Shane Black is a legendary screenwriter, director and occasional actor. Black has written a multitude of action-packed classics such as the original “Lethal Weapon,” “Monster Squad” and “Last Action Hero.” Black has also recently had his hand in directing some films, including “Kiss Kiss Bang Bang,” “Iron Man 3” and “The Nice Guys.”

Simply put, Black is a multi-talented creator in a sea of underwhelming, predictable, cinema schlock. He was also involved in the original “Predator” as an actor. In fact, he was the first member of the commando team to be brutally killed off. So, it would make some sense that Black would take the mantel of directing and writing the newest installment of the “Predator” franchise, and so he did.

After long hours of morphing a film that would rebirth a franchise in his image, an image that has continuously proven to be critically and commercially successful, “20th Century Fox” looked over the original cut and demanded reshoots.

“The Predator” is juvenile, seemingly mindless, and worst of all, confusing, but it is not a product of Shane Black. Critics universally agree the movie appears to have been edited by a weedwhacker.

The film stars Boyd Holbrook as “Quinn McKenna,” a military sniper who has teamed up with a rogue gallery of characters, such as scientist “Casey Bracket” played by Olivia Munn and quip-dispensing soldier “Coyle” played by Keegan-Michael Key. The squad join forces to defeat one of the titular extraterrestrials that seems to be after Quinn’s son, Rory McKenna, who has some of the Predator’s technology.

The film is forgettable and not worth covering from what is seen onscreen, but what happened outside of the film is worth some thought.

“The Predator” was quickly reedited when Olivia Munn came forward with complaints that no one on-set was notified that co-star Steven Wilder Striegel was a registered sex-offender, pleading guilty to sexually harassing a 14-year-old girl in 2010. Whenever questions of reedits or reshoots were brought up in interviews, the cast and crew of “The Predator” would only mention getting rid of Striegel, and the conversation would end there.

While there is only hearsay as to what the original version of the film would have been, many photoshoots on set told a much different story than whatever audiences received on Sept. 14. There is evidence to believe that the batch of mercenaries would have teamed up with the traditional alien fiend to fight the newest version, instead of the old being destroyed by the new when the latter first makes its presence onscreen.

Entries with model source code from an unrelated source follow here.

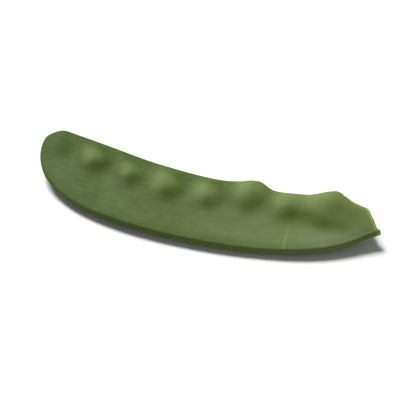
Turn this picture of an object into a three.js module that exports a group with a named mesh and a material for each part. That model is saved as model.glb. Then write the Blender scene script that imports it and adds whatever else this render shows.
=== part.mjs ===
// A snow pea pod lying on its side: one flat, closed pod that grew in one piece.
// The rounded blossom tip is at -X and the snapped stalk end at +X. The straighter
// back seam, where the young peas hang, is at +Y and the full, curved belly seam at -Y.
// Millimetres, +Z up, origin under the middle of the pod on the surface it lies on.
import * as THREE from "three";

// Outline of the flat pod, from the back corner of the snapped end, along the back seam,
// round the tip and along the belly seam to the belly corner of the snapped end.
const outlinePoints = [
  [33.6, 5.5], [30.6, 6.2], [27.0, 7.5], [22.8, 5.8], [18.0, 4.5], [12.8, 3.7], [8.6, 5.3], [4.6, 4.0],
  [0.0, 3.0], [-14.0, 3.0], [-26.0, 4.2], [-34.5, 5.1], [-38.8, 5.2],
  [-41.4, 2.3],
  [-40.7, -2.8], [-36.4, -9.0], [-27.5, -14.4], [-14.0, -17.0], [0.0, -16.9], [12.5, -15.2], [24.5, -11.6],
  [32.0, -7.2], [38.4, -0.6],
];
const tipPoint = 13; // the outline point at the very tip

// Lens-shaped section of the pod, as half thicknesses from its middle surface.
const fleshHalf = 1.4; // flat cheek between the peas and the belly seam
const fleshRise = 6.0; // distance from the seams over which the cheek reaches that thickness
const lensPower = 2.2; // roundness of the rim: 2 is an ellipse, more is squarer
const softening = 1.2; // joins the rise from both seams without a ridge between them

// The row of young peas that show as low bumps on both cheeks.
const peas = [
  { along: -28.0, across: 0.67, size: 0.9 },
  { along: -18.9, across: 0.68, size: 0.84 },
  { along: -10.0, across: 0.66, size: 1.04 },
  { along: -0.5, across: 0.67, size: 0.95 },
  { along: 8.2, across: 0.76, size: 1.12 },
  { along: 17.4, across: 0.7, size: 0.98 },
  { along: 26.0, across: 0.77, size: 1.65 },
];
const peaRise = 1.45; // height of a bump of size 1 above the cheek
const peaSlant = [46, 16].map(THREE.MathUtils.degToRad); // lean of the first and last bump, top towards the tip
const peaWidth = 2.3; // spread of a bump to each side
const peaUp = 3.8; // spread towards the back seam, where the pea hangs
const peaDown = 2.3; // spread towards the belly seam
const peaMargin = 2.0; // distance from the seams over which the bumps grow
const lowerCheekRise = 0.85; // bumps of the lower cheek next to those of the upper one

// Gentle shape of the whole pod out of its plane.
const bow = 0.1; // rise of both ends over the middle
const twist = THREE.MathUtils.degToRad(-1.5); // turn of each end about the length, opposite ways
const curl = 1.3; // rise of the belly seam over the flat middle
const curlStart = -3.0; // where the curl begins, across the pod
const curlSpan = 14.0; // distance over which it rises

// How the pod leans where it comes to rest on its lower bumps and its belly seam.
const restRoll = THREE.MathUtils.degToRad(11.5); // lifts the back seam
const restPitch = THREE.MathUtils.degToRad(0.95); // lifts the tip

const stationCount = 72; // sections along the pod
const acrossCount = 20; // steps across each cheek
const tipCrowding = 1.25; // above 1, the sections stand closer together towards the tip
const outlineSteps = 20; // fine steps between two outline points

const outline = new THREE.CatmullRomCurve3(outlinePoints.map(([x, y]) => new THREE.Vector3(x, y, 0)));
const outlineLengths = outline.getLengths((outlinePoints.length - 1) * outlineSteps);
outline.arcLengthDivisions = outlineLengths.length - 1;
const tipLength = outlineLengths[tipPoint * outlineSteps] / outlineLengths.at(-1);
const seams = outline.getPoints(outlineLengths.length - 1);
const backSeam = seams.slice(0, tipPoint * outlineSteps + 1);
const bellySeam = seams.slice(tipPoint * outlineSteps);

function mix(a, b, share) {
  return a + (b - a) * share;
}

function smoothStep(x) {
  return THREE.MathUtils.smoothstep(x, 0, 1);
}

// A point of the flat pod: along is 0 at the tip and 1 at the snapped end, across is 0
// on the belly seam and 1 on the back seam.
function flatPoint(along, across) {
  const back = outline.getPointAt(tipLength * (1 - along));
  const belly = outline.getPointAt(mix(tipLength, 1, along));
  return belly.lerp(back, across);
}

// Distance from a flat point to the nearest stretch of a seam.
const stretch = new THREE.Line3();
const nearest = new THREE.Vector3();
function distanceTo(seam, point) {
  let distance = Infinity;
  for (let k = 1; k < seam.length; k += 1) {
    stretch.set(seam[k - 1], seam[k]);
    stretch.closestPointToPoint(point, true, nearest);
    distance = Math.min(distance, nearest.distanceTo(point));
  }
  return distance;
}

// Middle of each pea on the flat pod, with across counted straight over from seam to seam,
// and its lean.
const peaPlaces = peas.map(({ along, across, size }, count) => {
  const nearer = (a, b) => (Math.abs(a.x - along) < Math.abs(b.x - along) ? a : b);
  const seamAt = (seam) => seam.reduce(nearer).y;
  const slant = mix(...peaSlant, count / (peas.length - 1));
  return { x: along, y: mix(seamAt(bellySeam), seamAt(backSeam), across), size, slant };
});

// Height of the pea bumps at a flat point.
function bumpHeight(point) {
  let height = 0;
  for (const { x, y, size, slant } of peaPlaces) {
    const east = (point.x - x) / size;
    const north = (point.y - y) / size;
    const up = north * Math.cos(slant) - east * Math.sin(slant);
    const aside = east * Math.cos(slant) + north * Math.sin(slant);
    const reach = Math.hypot(aside / peaWidth, up / (up > 0 ? peaUp : peaDown));
    height += peaRise * size * Math.exp(-0.5 * reach ** 2);
  }
  return height;
}

// Half thickness of the pod above (side 1) or below (side -1) its middle surface.
function halfThickness(point, side) {
  const toBelly = distanceTo(bellySeam, point);
  const toBack = distanceTo(backSeam, point);
  const soft = softening / Math.hypot(1 / toBelly, 1 / toBack);
  const share = Math.min(soft / fleshRise, 1);
  const cheek = fleshHalf * (1 - (1 - share) ** lensPower) ** (1 / lensPower);
  const inside = smoothStep(Math.min(toBelly, toBack) / peaMargin);
  return cheek + bumpHeight(point) * (side > 0 ? 1 : lowerCheekRise) * inside;
}

// The flat point, raised by the half thickness and bent by the bow, the twist and the curl.
function surfacePoint(along, across, side) {
  const flat = flatPoint(along, across);
  const onSeam = across === 0 || across === 1 || along === 0;
  const height = onSeam ? 0 : side * halfThickness(flat, side);
  const lengthShare = flat.x / (outlinePoints[0][0] - outlinePoints[tipPoint][0]) * 2;
  const turn = twist * lengthShare;
  const curlShare = Math.max((curlStart - flat.y) / curlSpan, 0);
  return new THREE.Vector3(
    flat.x,
    flat.y * Math.cos(turn) - height * Math.sin(turn),
    flat.y * Math.sin(turn) + height * Math.cos(turn) + bow * lengthShare ** 2 + curl * curlShare ** 2,
  );
}

// One closed skin: a ring of points for each section, from the belly seam over the upper
// cheek to the back seam and home under the lower cheek, a fan at the tip and one over
// the snapped end.
function makePodGeometry() {
  const positions = [];
  const faces = [];
  const ringSize = 2 * acrossCount;
  const addPoint = (point) => {
    positions.push(point.x, point.y, point.z);
    return positions.length / 3 - 1;
  };
  const tip = addPoint(surfacePoint(0, 0.5, 1));
  for (let station = 1; station <= stationCount; station += 1) {
    const along = (station / stationCount) ** tipCrowding;
    for (let step = 0; step < ringSize; step += 1) {
      const across = (1 - Math.cos((Math.PI * step) / acrossCount)) / 2;
      const clean = step === 0 ? 0 : step === acrossCount ? 1 : across;
      addPoint(surfacePoint(along, clean, step <= acrossCount ? 1 : -1));
    }
  }
  const at = (station, step) => 1 + (station - 1) * ringSize + (step % ringSize);
  for (let step = 0; step < ringSize; step += 1) {
    faces.push(tip, at(1, step), at(1, step + 1));
    for (let station = 1; station < stationCount; station += 1) {
      faces.push(at(station, step), at(station + 1, step), at(station + 1, step + 1));
      faces.push(at(station, step), at(station + 1, step + 1), at(station, step + 1));
    }
  }
  const cut = addPoint(surfacePoint(1, 0.5, 1).lerp(surfacePoint(1, 0.5, -1), 0.5));
  for (let step = 0; step < ringSize; step += 1) {
    faces.push(cut, at(stationCount, step + 1), at(stationCount, step));
  }
  const geometry = new THREE.BufferGeometry();
  geometry.setAttribute("position", new THREE.Float32BufferAttribute(positions, 3));
  geometry.setIndex(faces);
  geometry.computeVertexNormals();
  return geometry;
}

const podGreen = new THREE.MeshStandardMaterial({ color: 0x70804a, roughness: 0.55, metalness: 0 });
const pod = new THREE.Mesh(makePodGeometry(), podGreen);
pod.name = "pod";

// Lean the pod as it rests, then set its lowest point on the surface and the middle of
// its box over the origin.
const resting = new THREE.Group();
resting.rotation.set(restRoll, restPitch, 0);
resting.add(pod);
const snowPea = new THREE.Group();
snowPea.add(resting);
snowPea.updateMatrixWorld(true);
const extent = new THREE.Box3().setFromObject(resting, true);
const middle = extent.getCenter(new THREE.Vector3());
resting.position.set(-middle.x, -middle.y, -extent.min.z);

export default snowPea;
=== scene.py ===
import math

import bmesh
import bpy
import numpy as np
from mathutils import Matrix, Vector


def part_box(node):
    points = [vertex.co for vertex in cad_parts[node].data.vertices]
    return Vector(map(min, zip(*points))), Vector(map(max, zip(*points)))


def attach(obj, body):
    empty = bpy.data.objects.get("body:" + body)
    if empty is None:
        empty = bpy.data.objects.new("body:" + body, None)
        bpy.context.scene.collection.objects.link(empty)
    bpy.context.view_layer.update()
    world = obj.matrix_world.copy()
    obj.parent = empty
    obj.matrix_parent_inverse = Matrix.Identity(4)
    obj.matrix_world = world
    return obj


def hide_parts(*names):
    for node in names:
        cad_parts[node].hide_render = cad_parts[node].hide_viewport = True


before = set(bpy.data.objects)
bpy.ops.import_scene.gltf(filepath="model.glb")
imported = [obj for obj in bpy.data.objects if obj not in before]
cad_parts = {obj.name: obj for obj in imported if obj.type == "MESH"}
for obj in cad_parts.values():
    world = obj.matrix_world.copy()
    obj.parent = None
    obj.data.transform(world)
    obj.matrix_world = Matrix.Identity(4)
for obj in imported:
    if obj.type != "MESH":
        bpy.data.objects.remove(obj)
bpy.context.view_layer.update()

pod_low, pod_high = (Vector(corner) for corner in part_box("pod"))
MM = 0.001

# ---------------------------------------------------------------- driving dimensions, mm

# Outline of the flat pod: back seam from the snapped end, round the tip, belly seam home.
OUTLINE = [
    (33.6, 5.5), (30.6, 6.2), (27.0, 7.5), (22.8, 5.8), (18.0, 4.5), (12.8, 3.7), (8.6, 5.3), (4.6, 4.0),
    (0.0, 3.0), (-14.0, 3.0), (-26.0, 4.2), (-34.5, 5.1), (-38.8, 5.2),
    (-41.4, 2.3),
    (-40.7, -2.8), (-36.4, -9.0), (-27.5, -14.4), (-14.0, -17.0), (0.0, -16.9), (12.5, -15.2), (24.5, -11.6),
    (32.0, -7.2), (38.4, -0.6),
]
TIP = 13  # the outline point at the very tip
OUTLINE_STEPS = 24  # fine steps between two outline points

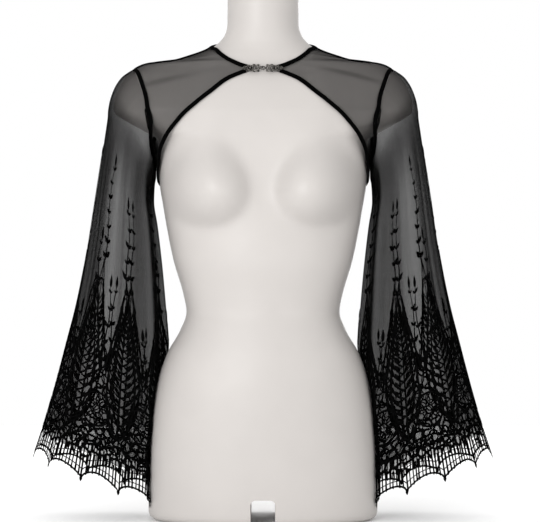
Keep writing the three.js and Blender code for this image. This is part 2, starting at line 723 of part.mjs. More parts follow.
/** The clasp's eye half: its plate with a round eye that lies on the middle of the throat. */
function claspEye() {
  const plate = roundsPlate(CLASP_ROUNDS, CLASP_PLATE).translate([CLASP_AT.x, 0, 0]);
  const eye = roundsPlate([{ x: 0, y: 0, ...EYE }, { y: 0, hole: 0, ...EYE_LINK }], CLASP_PLATE);
  return onChest(plate.add(eye), 1);
}

/** The clasp's hook half: a like plate with a wire hook that passes down through the eye. */
function claspHook() {
  const plate = roundsPlate(CLASP_ROUNDS, CLASP_PLATE).translate([CLASP_AT.x, 0, 0]);
  const high = CLASP_PLATE + HOOK_WIRE + 0.5;
  const hook = wire([
    [6.2, 0, 0.9], [5.8, 0, high * 0.75], [4.6, 0, high], [1.6, 0, high],
    [0.1, 0, high * 0.72], [-0.4, 0, 0.6], [-0.2, 0, -0.5]], HOOK_WIRE);
  return onChest(plate.add(hook), -1);
}

const black = (name, roughness) => new THREE.MeshStandardMaterial({ name, color: 0x0d0c0c, roughness });
const mesh = new THREE.MeshStandardMaterial({ name: 'mesh', color: 0x1a1918, roughness: 0.8 });
const lace = black('lace', 0.85);
const ribbon = black('ribbon', 0.7);
const silver = new THREE.MeshStandardMaterial({
  name: 'silver', color: 0x8c877e, roughness: 0.35, metalness: 1 });
const shell = new THREE.MeshStandardMaterial({ name: 'shell', color: 0xdad5d0, roughness: 0.45 });

const bolero = new THREE.Group();
const add = (name, geometry, material) => {
  const piece = new THREE.Mesh(geometry, material);
  piece.name = name;
  bolero.add(piece);
};

add('display_torso', displayTorso(), shell);
const front = bodicePanel(frontPatch, FRONT_GRID, false);
add('front_left', front, mesh);
add('front_right', mirrored(front), mesh);
add('back', bodicePanel(backPatch, BACK_GRID, true), mesh);
add('neck_binding', tape(onBodice(neckBindingEdge, NECK_TAPE_WIDTH, false), 48), ribbon);
add('hem_binding', tape(onBodice(hemBindingEdge, HEM_TAPE_WIDTH, true), 72), ribbon);

for (const [side, folds, turned] of [
  ['left', WEARERS_LEFT_FOLDS, geometry => geometry],
  ['right', WEARERS_RIGHT_FOLDS, mirrored],
]) {
  const surface = sleeveSurface(named(folds));
  add(`sleeve_${side}`, turned(sleeveTube(surface)), mesh);
  add(`openwork_${side}_front`, turned(openworkHalf(surface, 0)), lace);
  add(`openwork_${side}_back`, turned(openworkHalf(surface, SCALLOPS / 2)), lace);
  add(`armhole_tape_${side}`, turned(tape(onArmhole(surface), 32)), ribbon);
}
add('clasp_eye', claspEye(), silver);
add('clasp_hook', claspHook(), silver);

// The whole stands over the middle of its own footprint.
const bounds = new THREE.Box3().setFromObject(bolero);
const middle = bounds.getCenter(new THREE.Vector3());
for (const piece of bolero.children) {
  piece.geometry.translate(-middle.x, -middle.y, -bounds.min.z);
}

export default bolero;
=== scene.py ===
"""A sheer black bolero with lace bell sleeves and an openwork hem, worn by a plain torso form.

Lengths in the tables and classes are millimetres; meshes are written in metres in the row frame, with +Z up,
the fronts facing -Y and the wearer's left sleeve on +X.
"""

import logging
import math
import random
from dataclasses import dataclass, field
from enum import Enum
from typing import Callable, Sequence

import bpy
import numpy as np
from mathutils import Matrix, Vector
from mathutils.geometry import delaunay_2d_cdt


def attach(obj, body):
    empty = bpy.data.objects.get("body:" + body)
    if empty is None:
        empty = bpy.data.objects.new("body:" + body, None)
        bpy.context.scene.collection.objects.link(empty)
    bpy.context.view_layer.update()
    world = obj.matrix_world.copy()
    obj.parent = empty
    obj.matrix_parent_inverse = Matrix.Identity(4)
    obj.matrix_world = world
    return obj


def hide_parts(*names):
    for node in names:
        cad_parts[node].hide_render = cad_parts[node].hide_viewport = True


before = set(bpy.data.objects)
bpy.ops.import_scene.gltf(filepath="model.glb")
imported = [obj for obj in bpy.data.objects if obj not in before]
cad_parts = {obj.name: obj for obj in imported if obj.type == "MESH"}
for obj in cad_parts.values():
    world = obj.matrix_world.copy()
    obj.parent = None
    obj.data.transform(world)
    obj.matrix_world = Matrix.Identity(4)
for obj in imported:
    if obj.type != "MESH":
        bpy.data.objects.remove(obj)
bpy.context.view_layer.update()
log = logging.getLogger("bolero")

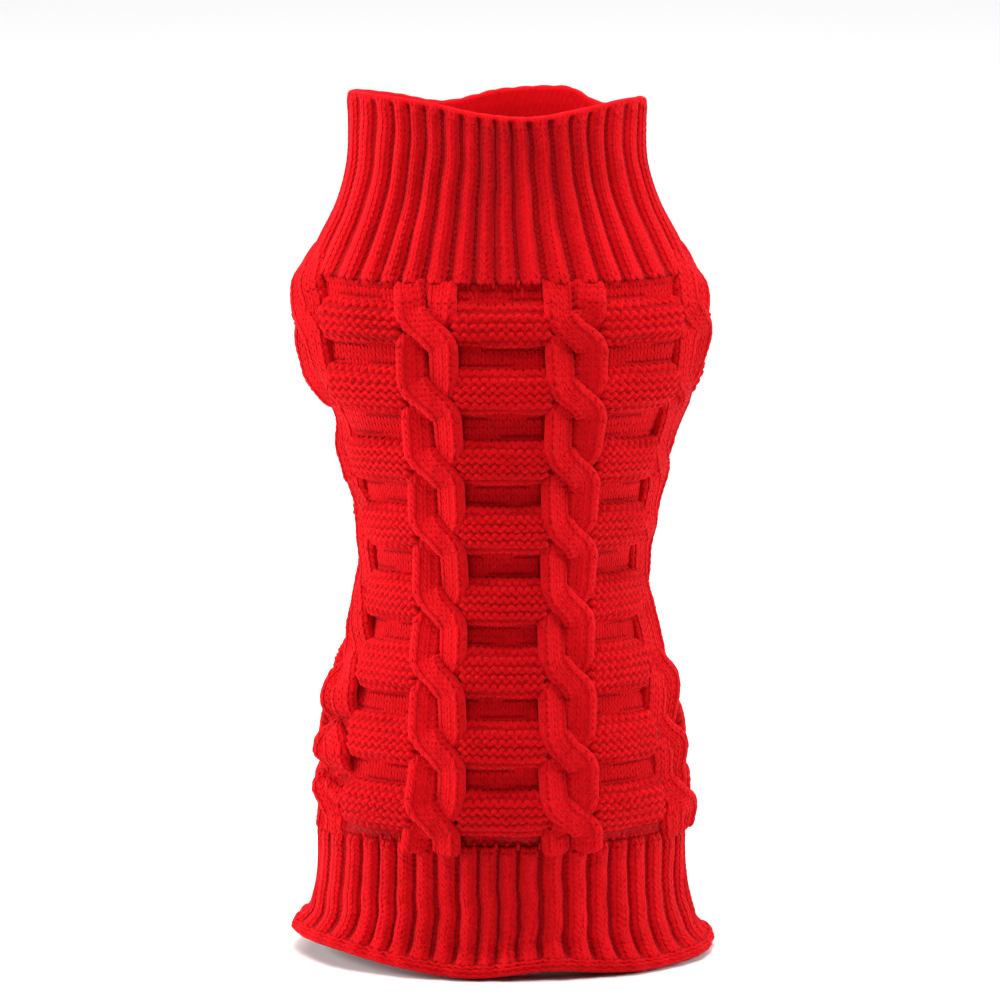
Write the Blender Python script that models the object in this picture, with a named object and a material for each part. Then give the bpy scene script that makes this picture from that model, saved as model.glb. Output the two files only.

There is also evidence of “The Predator” completely cutting out its most interesting actor, Edward James Olmos, star of such sci-fi masterpieces as “Battlestar Galactica” and “Blade Runner.”

“The Predator” is an unfinished project. It is juvenile due to not being able to develop, mindless because it was drained of its creativity and confusing because it was edited by a weedwhacker. It is unfinished work, and unfinished work is not worth grading.